→ Stated problem: Quote, with no changes, the lines that run from the top of the material to the line with "its three wheels.", both included.

········

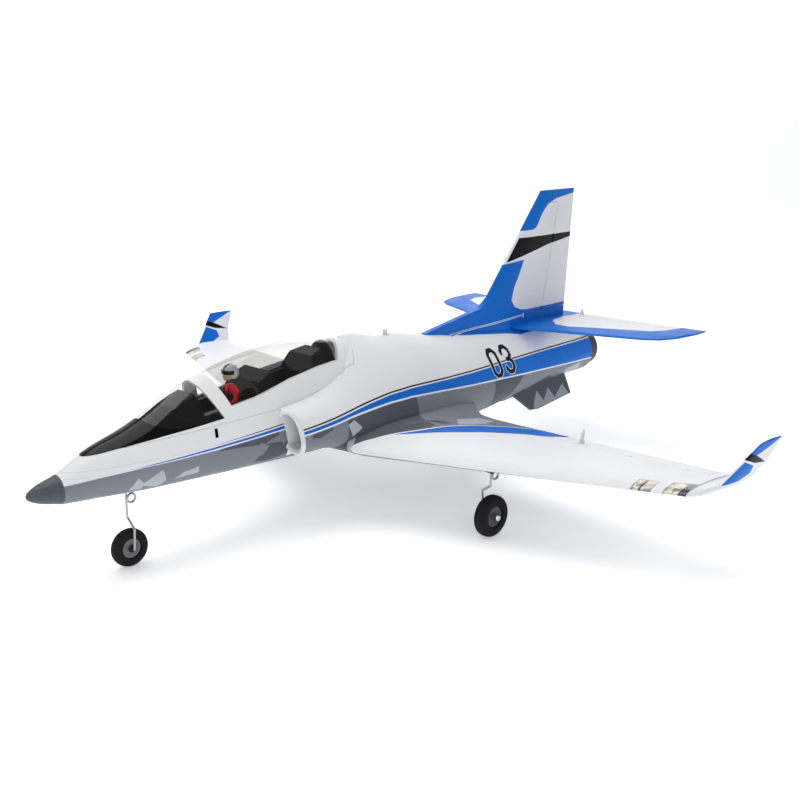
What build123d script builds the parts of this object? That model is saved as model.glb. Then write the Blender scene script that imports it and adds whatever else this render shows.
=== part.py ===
"""Radio-controlled ducted-fan sport jet in moulded foam, standing on its three wheels.

Millimetres. +Z is up, the nose points along -Y and the left wing along +X. The origin is on the
ground, under the middle of the model's length and on its plane of symmetry.
"""

import os
from math import copysign, cos, pi, radians, sin, tan

from build123d import *

# ---- driving dimensions -------------------------------------------------------------------
FOAM_WALL = 5.0
SKIN_GAP = 0.35  # clearance between a moving surface and the foam around it
OUTLINE_POINTS = 28  # points round one body section

NOSE_TIP_Y = -521.0
NOSE_JOINT_Y = -482.0
TAIL_JOINT_Y = 497.0
TAIL_END_Y = 521.0
NOSE_AXIS_Z = 121.0
FAN_AXIS_Z = 122.0
EXHAUST_AXIS_Z = 130.0

# station: y, half width, top, bottom, height of the widest line, upper power, lower power
POD_STATIONS = [
    (NOSE_JOINT_Y, 17.7, NOSE_AXIS_Z + 17.7, NOSE_AXIS_Z - 17.7, NOSE_AXIS_Z, 2.0, 2.0),
    (-450, 26.5, 155.0, 101.5, 125, 2.0, 2.2),
    (-413, 34.0, 168.0, 99.0, 128, 2.0, 2.3),
    (-375, 39.5, 181.0, 96.5, 131, 2.0, 2.4),
    (-340, 43.0, 199.0, 95.0, 133, 1.95, 2.4),
    (-295, 45.5, 218.5, 93.0, 134, 1.9, 2.4),
    (-245, 48.0, 232.5, 91.0, 135, 1.9, 2.4),
    (-194, 49.5, 241.0, 89.0, 135, 1.9, 2.4),
    (-146, 50.0, 243.0, 87.0, 135, 1.9, 2.4),
    (-90, 49.0, 238.5, 86.0, 134, 1.85, 2.4),
    (-40, 44.0, 233.0, 88.0, 133, 1.8, 2.4),
]
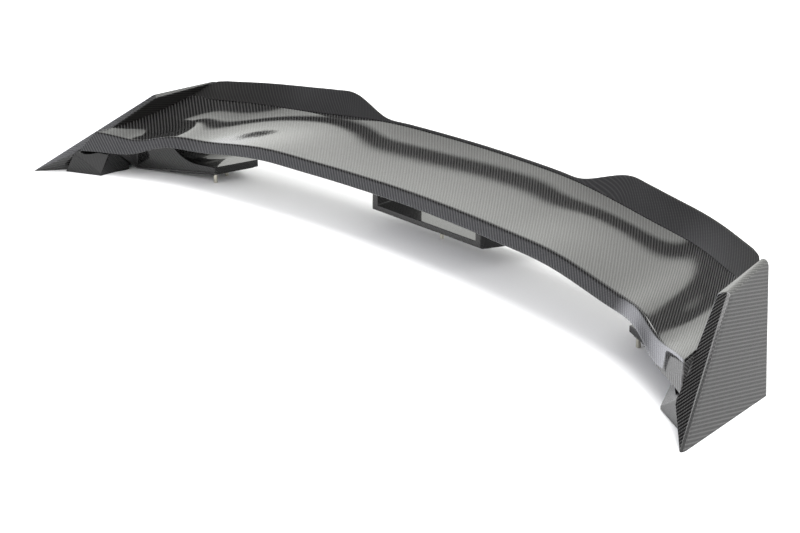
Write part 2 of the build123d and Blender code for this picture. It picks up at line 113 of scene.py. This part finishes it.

········

→ Answer to the exercise:
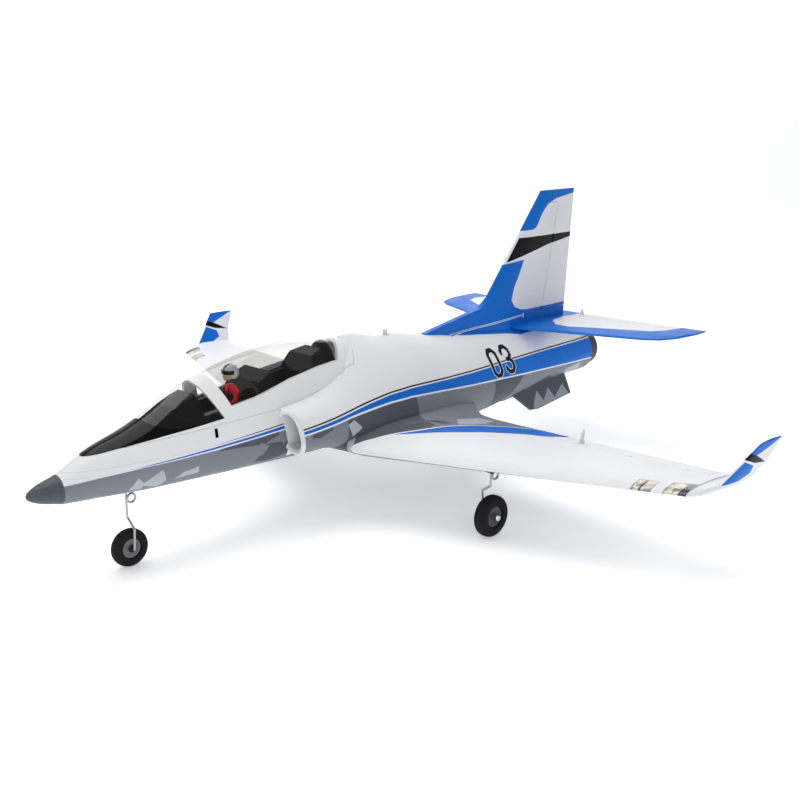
What build123d script builds the parts of this object? That model is saved as model.glb. Then write the Blender scene script that imports it and adds whatever else this render shows.
=== part.py ===
"""Radio-controlled ducted-fan sport jet in moulded foam, standing on its three wheels.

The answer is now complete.